En el día a día, pareciera que órganos electorales administrativos y jurisdiccionales se centran más en el contenido -lo cual es relevante- sin diferenciar las características particulares y el contexto como el poder de quienes enuncian discursos, impacto, alcance y audiencias. Cuando este tipo de disputas legales se da entre actores políticos no puede estudiarse los casos de la misma manera y con los mismos criterios que, por ejemplo, el de un periodista independiente con su pequeño medio digital. También debe tomarse en cuenta que un discurso especialmente protegido como el electoral admite cierta hipérbole y mordacidad.
Lo paradójico es que el modelo de comunicación política actual en lo que toca a posibles “abusos en el ejercicio de la libertad de expresión” se ha convertido en el caballo de Troya para cuestionar el sistema electoral por parte de quienes tienen un megáfono enorme (acceso a medios oficiales y privados).
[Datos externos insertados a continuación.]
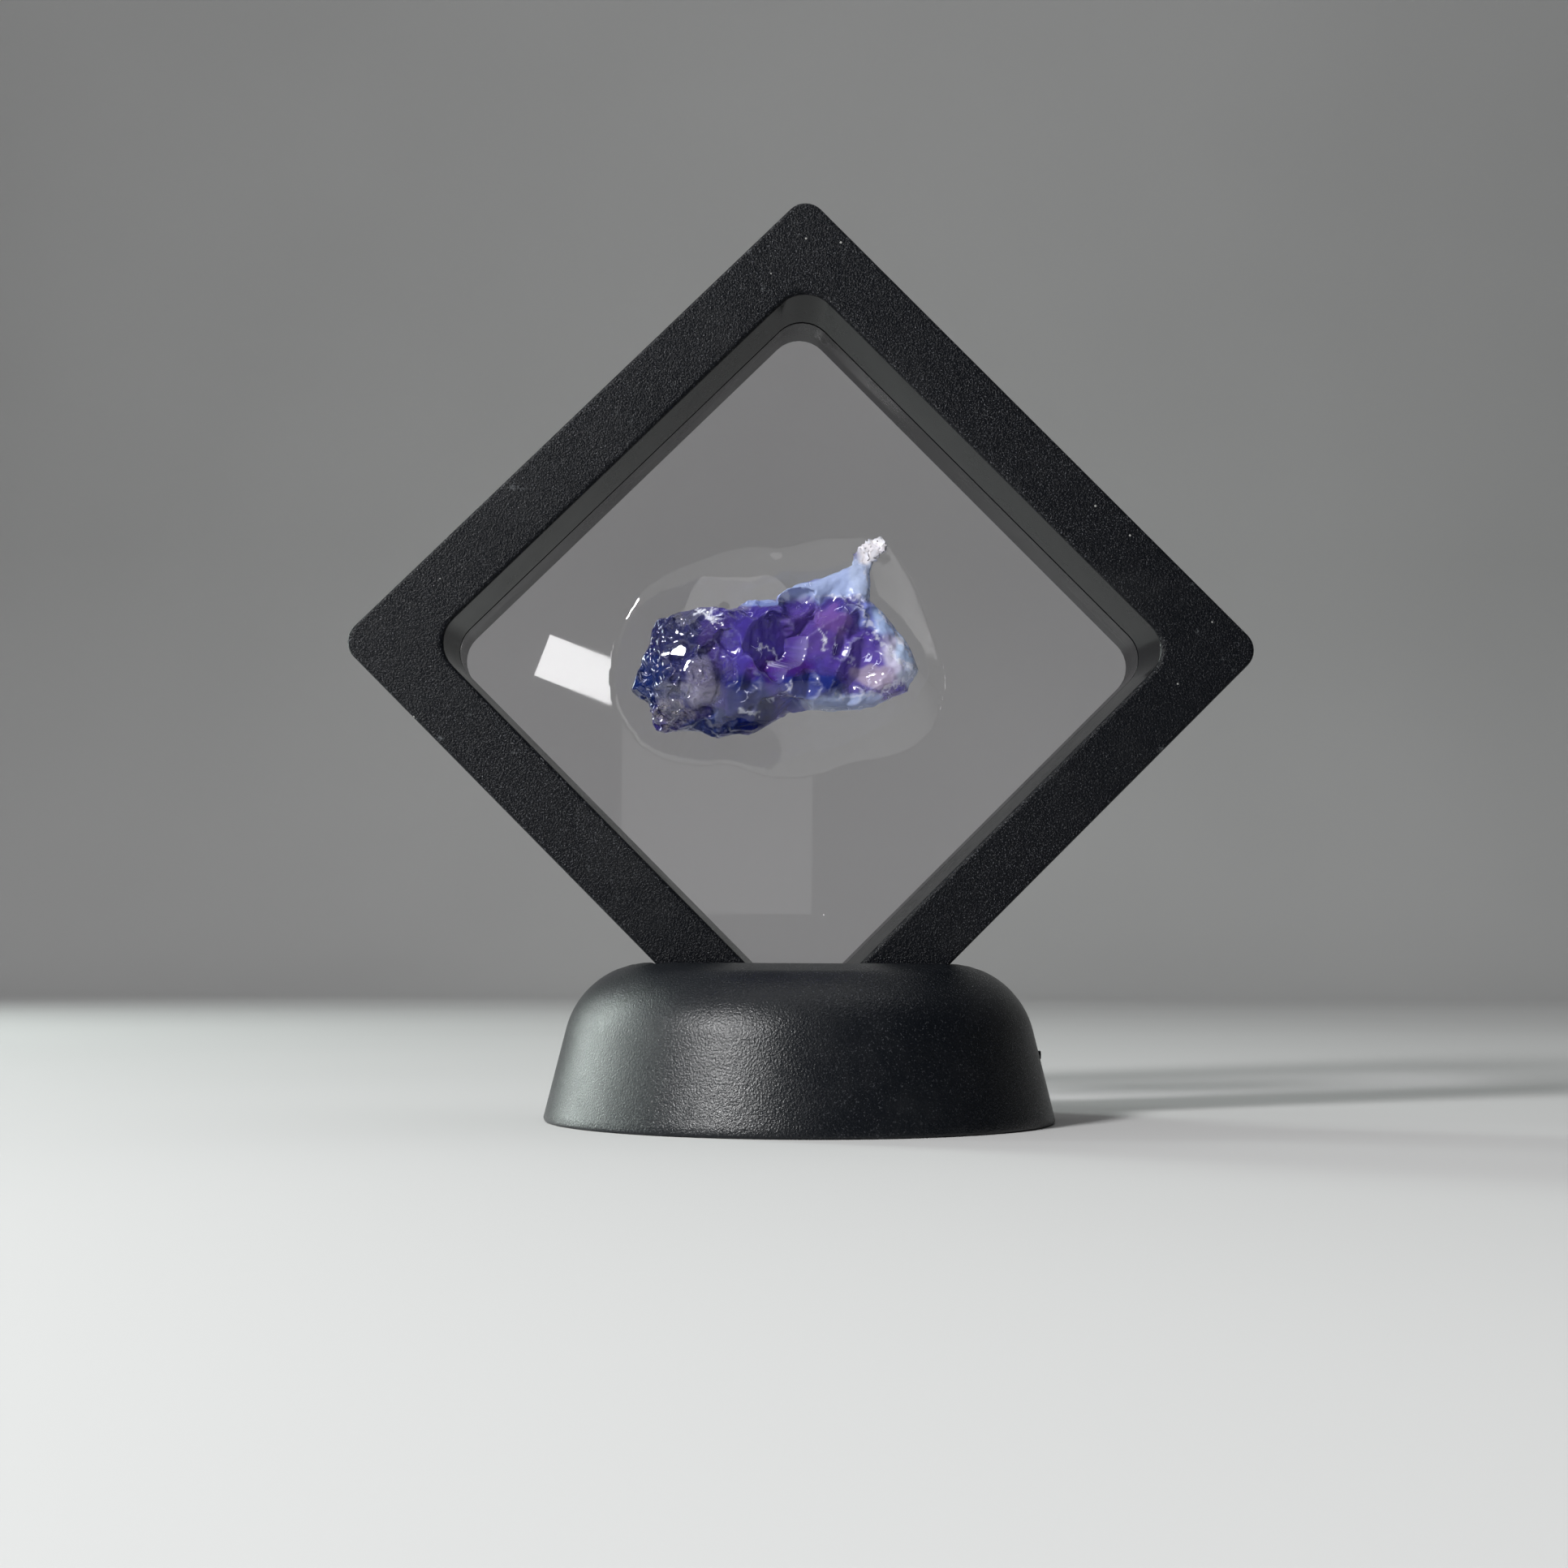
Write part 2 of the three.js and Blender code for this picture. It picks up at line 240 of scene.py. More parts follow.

Quienes más gritan “¡Censura!” y más medios tienen para hacerlo, son quienes tienen más poder y recursos para defenderse. Es decir, las y los políticos y funcionarios públicos. Ese mismo modelo promovido y empujado por quienes no eran Gobierno, se decían agraviados por sus contrincantes y reclamaban inequidad, sirve de pretexto perfecto (uno más) para reventar el sistema electoral.